Sunday, November 16, 2008

Never Try to Steal a Law Student's Computer

A thief broke into a first year law student's apartment armed with a baseball bat and threatened to "smash his head in." The student allowed the thief to take his wallet and guitar, but when the thief attempted to take the student's laptop, that was too much. The student sprang to action, wrested the bat away from the thief, and landed him in the emergency room. The story is reported at The stress and pressure of law school should never be underestimated.

A law student's computer becomes an appendage in its own right. We rarely are separated from them for too long. Outlines, case briefs, class notes, and email are all part of our daily routine and are essential ingredients in a successful semester. No doubt portable computing technology makes law school life easier, but does being wired most hours of the day detract from education? We are a generation who is used to being plugged in, but being plugged into the virtual world may prevent us from being plugged into the environment (classes, conversations, home) physically present to us. Some sociologists see a positive correlation between the rise of connectivity and the decline of "social capital." In other words, they posit that as we are more connected through our computer screens, we lose connection with those who are co-present with us in the real world. (For more, see the Economist's Special Report on Mobility.)

In law school, the decline in social capital is a detached presence in the classroom; a decrease in the class collective, if you will. Certainly portable computing technology is efficiency-enhancing (a proficient typist can type more quickly than hand-write), and so the more insights can be captured coherently and legibly. On the other hand, being online (as opposed to just word-processing) is a distraction. Some have suggested banning computers in lectures, while others have recommended a wifi dead-zone in classrooms. The former seems like throwing the baby out with the bath water, and the latter seems paternalistic to me. After all, aren't we old enough to take ownership of our choices? Thoughts?

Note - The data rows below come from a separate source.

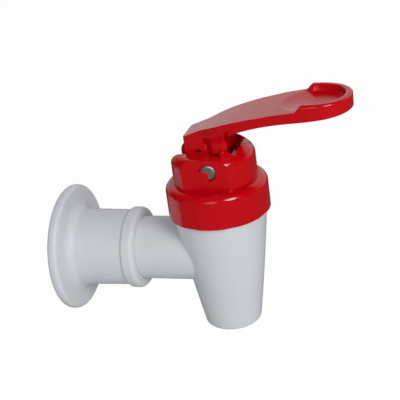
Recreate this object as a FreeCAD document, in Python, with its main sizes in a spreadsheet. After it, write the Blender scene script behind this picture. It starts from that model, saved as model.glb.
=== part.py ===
import FreeCAD, Part
import math
import os
import Sketcher

# Lever tap for a liquid bag: a flanged gland, the tap that is pressed into it, and the
# valve parts inside. Millimetres. The origin is the centre of the gland's flat back face,
# +X runs along the shank to the spout and +Z is up. The tap's pieces are drawn about the
# spout's own axis, so each has a Placement that moves it out to tap_axis.

SIZES = {
    # gland: flange, barrel and bead
    "tap_axis": 56.2,
    "flange_radius": 21.8,
    "flange_thickness": 3.5,
    "flange_round": 1.5,
    "flange_rise": 0.7,
    "hub_fillet": 3.2,
    "barrel_radius": 13.0,
    "barrel_draft": 0.35,
    "gland_length": 27.6,
    "bead_width": 4.4,
    "bead_proud": 0.95,
    "bead_round": 1.5,
    "gland_lip": 2.4,
    "lip_radius": 8.6,
    # tap body
    "shank_radius": 10.8,
    "shank_bore": 7.8,
    "press_gap": 0.08,
    "barb_proud": 0.45,
    "barb_width": 1.6,
    "barb_inset": 3.0,
    "spout_bottom": -26.9,
    "spout_end_radius": 9.5,
    "spout_top_radius": 15.7,
    "spout_round": 1.6,
    "outlet_radius": 7.2,
    "outlet_length": 7.0,
    "seat_hole": 5.8,
    "seat_height": -9.2,
    "seat_slope": 1.1,
    "chamber_radius": 9.7,
    "neck_radius": 14.4,
    "neck_top": 23.2,
    "collar_radius": 12.6,
    "collar_thickness": 1.5,
    # bonnet
    "skirt_bottom": 14.9,
    "skirt_gap": 0.25,
    "skirt_radius": 17.0,
    "cap_thickness": 2.94,
    "shoulder_step": 0.4,
    "thread_gap": 0.15,
    "boss_radius": 13.9,
    "boss_half_width": 11.5,
    "boss_height": 10.7,
    "ledge_round": 3.2,
    "lobe_rise": 2.0,
    "lobe_angle": 122.0,
    "sill_below_ledge": 5.5,
    "sill_thickness": 4.6,
    "slot_room": 2.2,
    "spring_pocket_radius": 6.5,
    "web_above_spring": 1.9,
    "grip_count": 8,
    "grip_depth": 0.22,
    "grip_phase": -62.0,
    # pivot
    "pin_x": 1.1,
    "pin_depth": 4.5,
    "pin_radius": 1.5,
    "pin_head_radius": 2.75,
    "pin_head_height": 1.3,
    "pin_dome": 0.7,
    "pin_recess": 0.9,
    "running_gap": 0.05,
    "press_angle": 20.0,
    # lever
    "tongue_half_width": 5.6,
    "side_gap": 0.2,
    "hub_radius": 3.4,
    "hub_gap": 0.5,
    "heel_reach": 7.7,
    "root_half_width": 7.3,
    "root_reach": 7.3,
    "root_corner": 3.6,
    "foot_gap": 0.12,
    "plate_half_width": 3.9,
    "fork_gap": 2.0,
    "toe_reach": 5.0,
    "toe_radius": 1.1,
    "heel_thickness": 5.58,
    "deck_rise": 14.88,
    "deck_thickness": 3.1,
    "lever_tip": 47.8,
    "paddle_half_width": 11.5,
    "rim_start": 31.4,
    "rim_ramp": 2.4,
    "rim_height": 2.1,
    "rim_width": 2.4,
    "dish_depth": 0.9,
    "dish_length": 20.4,
    # valve parts
    "strap_thickness": 2.0,
    "strap_half_width": 1.6,
    "crossbar_half_width": 3.7,
    "crossbar_thickness": 1.8,
    "lift_gap": 0.12,
    "rod_radius": 2.6,
    "spring_plate_height": 12.6,
    "spring_plate_thickness": 1.5,
    "spring_plate_radius": 6.2,
    "knob_radius": 3.4,
    "knob_height": 3.4,
    "wire_radius": 0.45,
    "spring_mean_radius": 5.7,
    "spring_turns": 6,
    "cup_wall": 1.2,
    "cup_radius": 7.6,
    "cup_foot": 3.0,
    "cup_gap": 0.06,
}

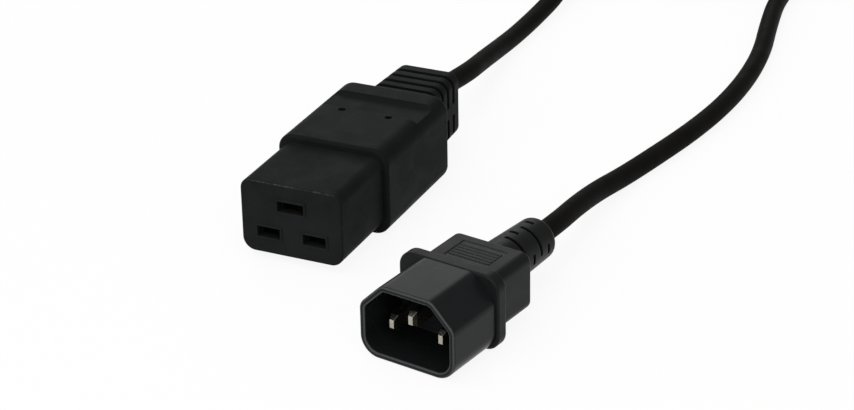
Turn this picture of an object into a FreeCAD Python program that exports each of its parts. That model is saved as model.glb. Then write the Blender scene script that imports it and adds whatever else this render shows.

Thanks to Jim Vincent for the story tip. Illustration by Bell Mellor.


Alison M. Kilmartin said...

As someone who's data WAS "stolen" so to speak, but not by someone I could beat up to get it back, I fully understand the fervor with which the 1L fought for his data.

David Hutchinson said...

Before getting to the 'what hath technology wrought' part of this comment, I note that the linked story was interesting.

Sporting of the robber not to knock the sleeping student unconsious and then steal his stuff. Rather,courting Darwin's judgment, he chose to wake the student and then threaten to knock him unconscious if he should try to impede the taking of his stuff. I could see a robber doing that if he needed a mac password or the combination to a safe, but not to steal things which couldn't have been hard to find.

Let's hope the robber bows to Darwin and takes the preferred lesson from this episode that he should hang up his bat, and not the fell lesson that his mistake was not being sufficiently ruthless.

But way to go law student. That's the correct way to be jealous of your rights.

Regarding computers in the classroom:

First I pause to object to the word (I deny the awful thing that status and extend it here only for ease of reference)'co-present'; for God's sake.

If we grant that use of the computer in the classroom for purposes other than work related to the course is a distraction to other students (and so not to be overlooked as a private choice), I propose this solution:

At the start of next semester, each professor should, mid lecture, say something like this: "What I'm about to say will not be on the exam", anyone who is typing during what the professor says next is to surrender their computer use for the duration of that course.

Kelly J. Bozanic said...

I want to note that while the action taken by the 1L to save his computer is fascinating, the student could very easily have ended up badly injured himself. I think a good practice (ahem, Ms. Kilmartin!) is to back-up our work early and often.